Hank Greenberg, at #8, is a tougher case. His counting stats (1628 H, 331 HR, 379 2B, 1276 RBI, 1051 R) are remarkably similar to Pujols’ (see above). And Greenberg suffers from losing four years in his early 30s to military service. Just because he’s 29 though, and still going, and is already marginally ahead of Greenberg, The Common Man’s gotta push Albert up past him.

It pains The Common Man to say this, but in terms of peak value (and not even thinking about defense), Albert Pujols is already light years ahead of Harmon Killebrew (James’ #7). Partial though The Common Man is to Harmon’s plight, and cognizant of his adventures at 3B and LF (which drag down his overall contribution to his team and for which he shouldn’t be blamed (Harmon was about as good a LF as a post…or Delmon Young, but the Twins kept looking for ways to create at bats for Rich Reese, among others), Pujols has been a far more complete player, and elite player, than Harmon ever was (The Common Man will now go scourge his back with his Twins-flail).

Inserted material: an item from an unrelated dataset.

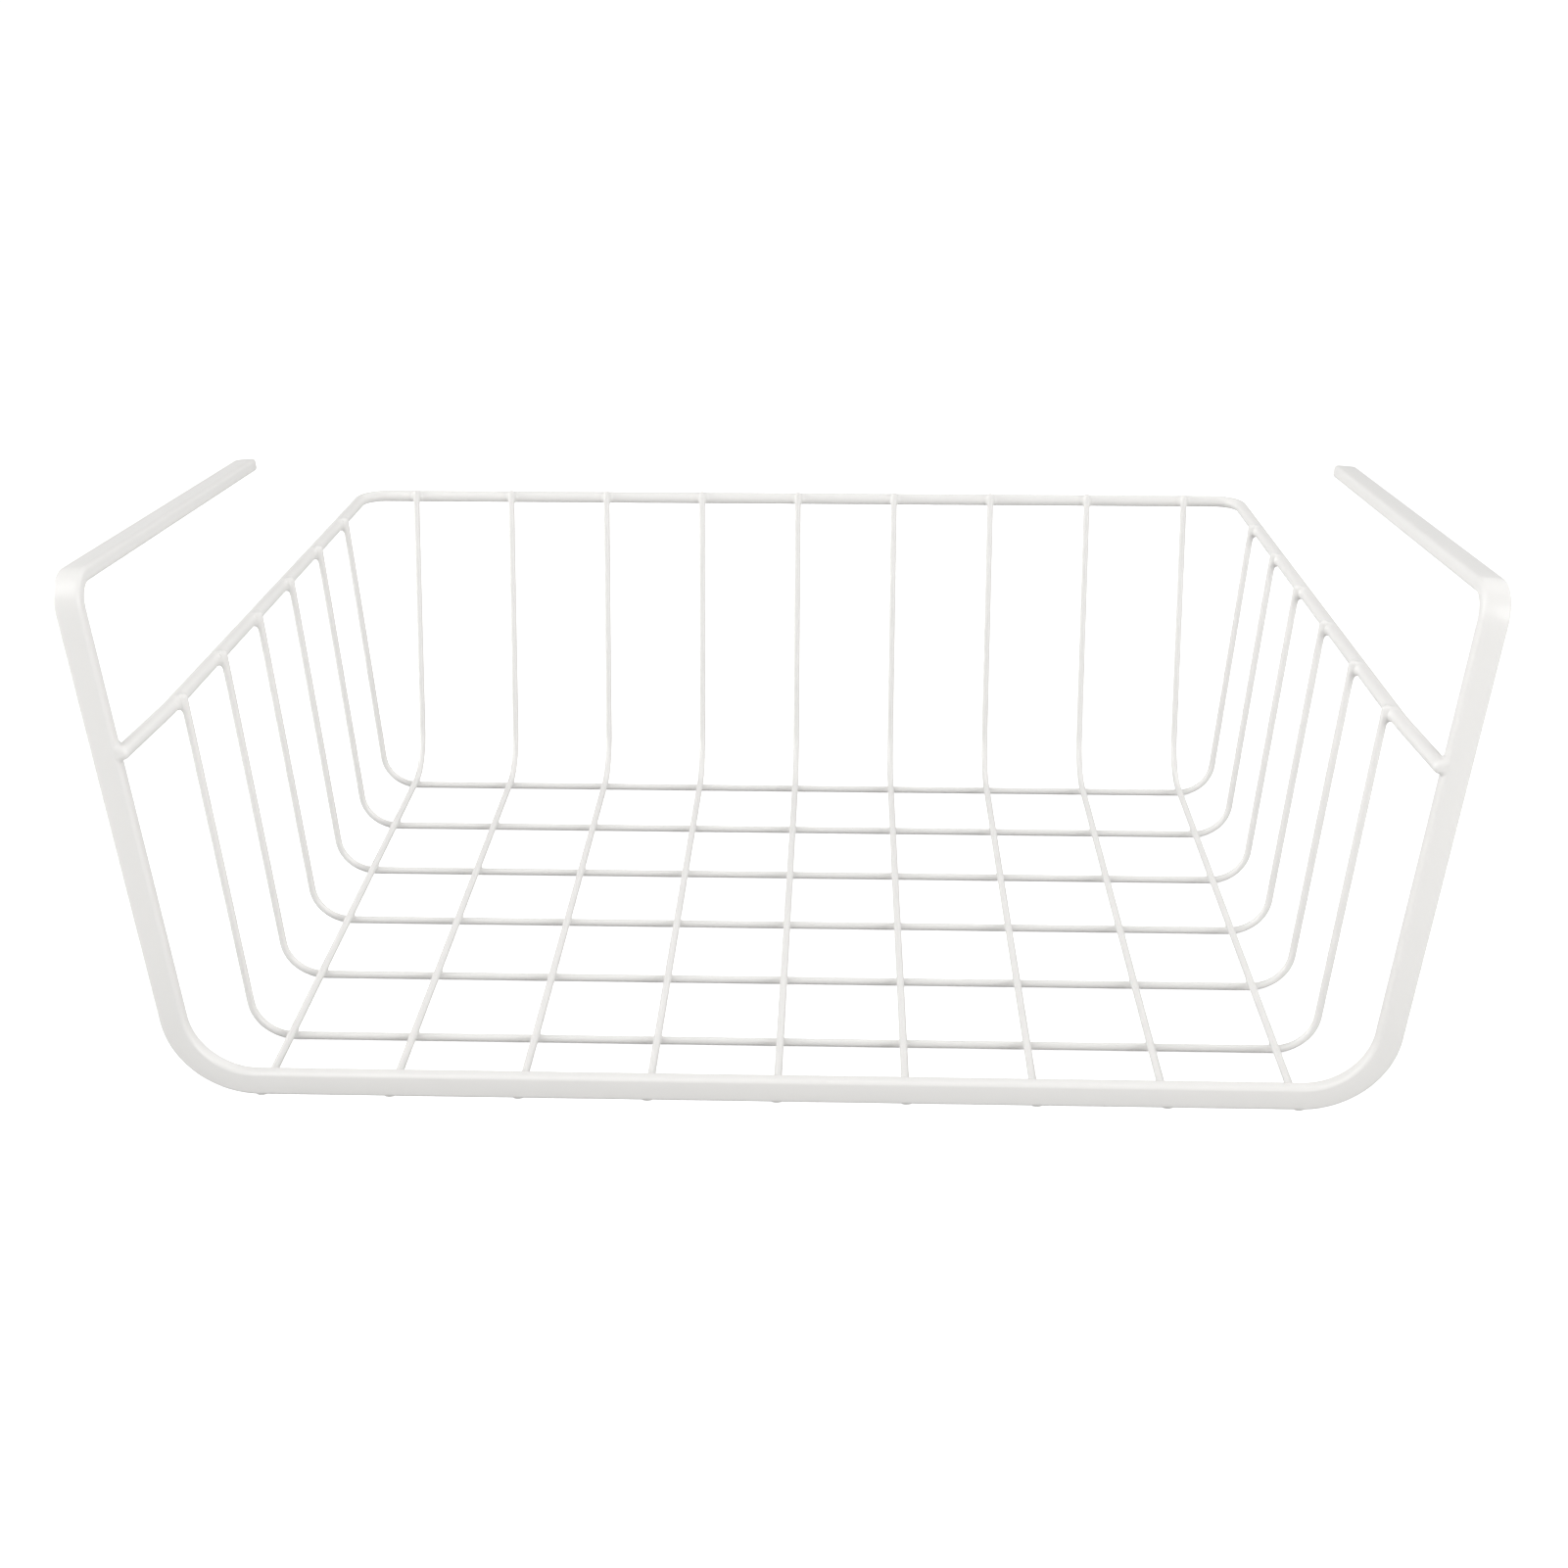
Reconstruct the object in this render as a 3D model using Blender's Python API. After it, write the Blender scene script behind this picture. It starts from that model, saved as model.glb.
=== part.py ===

Johnny Mize is a tough call too. His peak is comparable to Pujols, but it’s shorter and not easily bunched together. That said, Mize missed his 30-32 seasons to WWII, which would have presumably extended that peak, helped his overall counting stats, and raised his OPS+. We don’t have advanced defensive stats for Mize, but his reputation preceeds him, as one of the sweetest fielders ever around the bag. It’s probably fitting that, until Pujols does more to assert himself, he stays right about here. Call him #6b, and Mize #6a.

There’s little doubt that Pujols will move past The [Original] Big Cat soon, perhaps by the end of the year. And depending on how you feel about Mark McGwire, he could be sneaking up on #4 as well. Eddie Murray probably is safe for another season or two, which means that Bagwell’s ok for now. But with, presumably, 5 more prime or just-off-prime seasons left to go, and maybe another 3-5 beyond that, it’s likely that Pujols will move into the top 3 all time before he’s done. Whether he’s actually able to push aside the twin colossuses of Gehrig and Foxx will be fun to watch.